FRIENDS of Great Salt Lake - Chandler Rosenberg

Policy Associate

Stewardship Utah

Bio:

Chandler Rosenberg is a food and water policy professional and community organizer working at the intersection of agriculture and Great Salt Lake. A fifth-generation Utahn, she returned to Salt Lake City in 2017 after graduating from the University of Virginia with a degree in Public Policy and now serves as the Great Salt Lake Policy Associate at Stewardship Utah. Guided by a deep belief in the urgency of systemic, place-based responses to today’s interconnected crises, she co-founded the Utah Food Coalition and Save Our Great Salt Lake and serves as the board chair at Wasatch Community Gardens.

Title: A Healthy Lake by 2034, the Impossible Dream?

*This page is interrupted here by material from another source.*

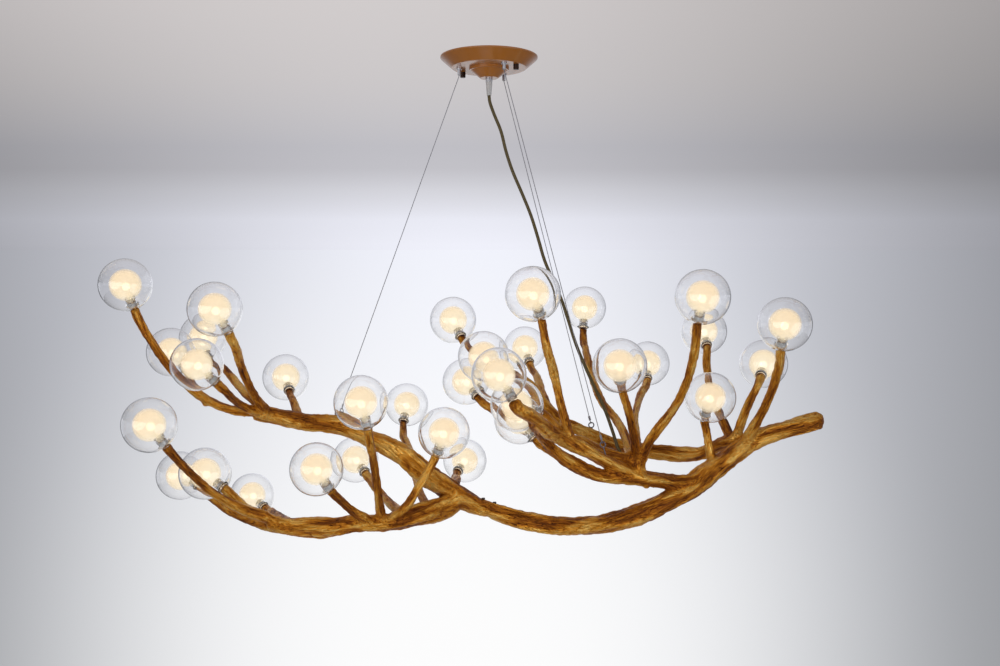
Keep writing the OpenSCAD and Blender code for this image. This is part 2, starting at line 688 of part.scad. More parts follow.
// The flange, and the barrel with two holes for a lamp's pins
module lamp_holders() {
  color(steel) at_tips() difference() {
    union() {
      cylinder(r = neck_r, h = flange_t);
      cylinder(d = holder_d, h = flange_t + holder_h);
    }
    for (side = [-1, 1]) translate([side * pin_spacing / 2, 0, flange_t + holder_h - pin_hole_l])
      cylinder(d = pin_d + 2 * pin_gap, h = pin_hole_l + 1);
  }
}

module grip_rings() {
  color([0.9, 0.9, 0.9, 0.6]) at_tips() translate([0, 0, flange_t + grip_margin])
    ring(holder_d / 2, grip_r, holder_h - 2 * grip_margin);
}

module lamps() {
  color([1, 0.85, 0.55]) at_tips() translate([0, 0, flange_t + holder_h]) {
    for (side = [-1, 1]) translate([side * pin_spacing / 2, 0, -pin_l])
      cylinder(d = pin_d, h = pin_l + pin_root_l);
    cylinder(d = lamp_d, h = lamp_l - lamp_tip);
    translate([0, 0, lamp_l - lamp_tip]) sphere(d = lamp_d);
  }
}

// Half the outline of a globe: outer bubble, neck and inner ball, one fused piece of glass
module globe_outline() {
  ball_drop = sqrt(ball_r * ball_r - neck_r * neck_r);
  intersection() {
    translate([0, -mouth_drop]) square([globe_d, globe_d + mouth_drop]);
    difference() {
      union() {
        difference() {
          circle(r = globe_r);
          circle(r = globe_r - globe_wall);
        }
        circle(r = ball_r);
        translate([0, -globe_r]) square([neck_r, globe_r - ball_drop]);
      }
      circle(r = ball_r - ball_wall);
      translate([0, -globe_d]) square([neck_bore_r, globe_d - ball_drop + ball_wall]);
    }
  }
}

module globe(i) {
  w = TWIGS[i - 1];
  color(clear_glass) along(twig_tip(w) + globe_rise * twig_axis(w), twig_axis(w))
    rotate_extrude() globe_outline();
}

ceiling_crossbar();
crossbar_studs();
canopy();
cap_nut_left();
cap_nut_right();
led_driver();
terminal_block();
cord_gland();
strain_relief();
wire_gripper_left();
wire_gripper_front();
wire_gripper_rear();
suspension_wire_left();
suspension_wire_front();
suspension_wire_rear();
eye_screws();
power_cord();
upper_left_limb();
lower_left_limb();
trunk();
front_lower_limb();
front_upper_limb();
rear_limb();
joint_spigot();
joint_screws();
lamp_holders();
grip_rings();
lamps();
for (i = [1 : 32]) globe(i);
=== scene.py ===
import json
import math

import bmesh
import bpy
import numpy as np
from mathutils import Matrix, Vector
from mathutils.bvhtree import BVHTree
from mathutils.kdtree import KDTree


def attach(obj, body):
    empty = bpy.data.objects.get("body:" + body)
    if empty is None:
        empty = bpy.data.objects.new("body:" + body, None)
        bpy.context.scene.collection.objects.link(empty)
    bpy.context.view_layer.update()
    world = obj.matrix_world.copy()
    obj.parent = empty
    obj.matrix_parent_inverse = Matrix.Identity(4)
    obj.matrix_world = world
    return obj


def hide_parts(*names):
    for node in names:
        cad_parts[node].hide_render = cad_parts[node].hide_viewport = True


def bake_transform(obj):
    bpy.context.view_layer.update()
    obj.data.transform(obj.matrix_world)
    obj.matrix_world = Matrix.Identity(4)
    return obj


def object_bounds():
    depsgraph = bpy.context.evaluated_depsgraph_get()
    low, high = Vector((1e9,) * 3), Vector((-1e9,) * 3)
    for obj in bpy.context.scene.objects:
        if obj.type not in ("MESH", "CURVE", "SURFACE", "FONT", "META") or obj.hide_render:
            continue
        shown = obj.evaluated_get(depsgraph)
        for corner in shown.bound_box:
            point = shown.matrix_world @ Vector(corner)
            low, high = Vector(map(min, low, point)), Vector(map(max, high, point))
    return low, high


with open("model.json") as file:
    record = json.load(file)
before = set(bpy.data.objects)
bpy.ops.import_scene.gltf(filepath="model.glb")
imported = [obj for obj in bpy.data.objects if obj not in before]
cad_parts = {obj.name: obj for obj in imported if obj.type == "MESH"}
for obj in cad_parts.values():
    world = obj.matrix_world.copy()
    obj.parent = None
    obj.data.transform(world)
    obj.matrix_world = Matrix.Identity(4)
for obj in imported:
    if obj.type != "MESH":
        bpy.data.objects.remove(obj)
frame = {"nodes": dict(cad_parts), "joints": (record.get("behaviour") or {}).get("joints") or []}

bpy.context.view_layer.update()
CAD_BOX = [list(corner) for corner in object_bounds()]
MM = 0.001

NODES = frame["nodes"]
BUBBLES = [f"{i:02d}" for i in range(1, 33)]
GLOBE_R, GLOBE_WALL = 50 * MM, 1.2 * MM
BALL_R, BALL_WALL = 31 * MM, 1.0 * MM
NECK_R, NECK_BORE_R = 9.8 * MM, 8.6 * MM
ON_AXIS = 1e-7  # a profile's point nearer to Z than this is a pole
NEAR_UPRIGHT = 0.9  # an axis whose Z is more than this has X for its side instead of Z

# ---------------------------------------------------------------- camera
# It stands level, 2.35 m in front of the canopy, and looks along Y.
FOCAL_PX, FRAME_PX, SENSOR_MM = 1168.0, 1000.0, 36.0
camera_data = bpy.data.cameras.new("camera")
camera_data.sensor_width = SENSOR_MM
camera_data.lens = FOCAL_PX / FRAME_PX * SENSOR_MM
camera_data.clip_start, camera_data.clip_end = 0.05, 60.0
camera = bpy.data.objects.new("camera", camera_data)
bpy.context.collection.objects.link(camera)
camera.location = (0.022, -2.350, -0.555)
camera.rotation_euler = (math.radians(90), 0, 0)
bpy.context.scene.camera = camera
bpy.context.scene.view_settings.view_transform = "Standard"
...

Abstract: Governor Cox’s Great Salt Lake 2034 Charter—a public-private initiative aimed at restoring and protecting Great Salt Lake calls on all Utahns to “stand shoulder-to-shoulder” and take steps to help the Lake. The Governor stated that “we will not let the Great Salt Lake fail” and that he’d like to get the Lake back to 4198 ft—the bottom of a “healthy” elevation range—by the 2034 Olympics. GSL Commissioner Brian Steed has suggested that a more realistic target would be to aim for a “healthier” range of 4,195 by the time the Olympics roll around. With the Lake currently at a bit above 4,192, and with us staring at a miserable snowpack and what promises to be another long, hot summer, Lake advocates would be thrilled to see an elevation anywhere near 4,195, let alone 4,198.  

Given our current situation, is a healthy Lake in time for the Olympics an impossible dream, or is it really possible to get there? If anyone knows the answer to that question, it will be the people on this panel. These are five of the best thinkers in the State when it comes to understanding what might be possible during the next eight years—and—five of the people intimately involved in what can only be described as the most aggressive water law policy changes in the West, in response to the crisis at Great Salt Lake.

What’s needed most in this moment? What will it take to get more water to the lake? Is it just a matter of dedicating more funding, or do we still have to win the hearts and minds of Utah citizens in order to make this happen?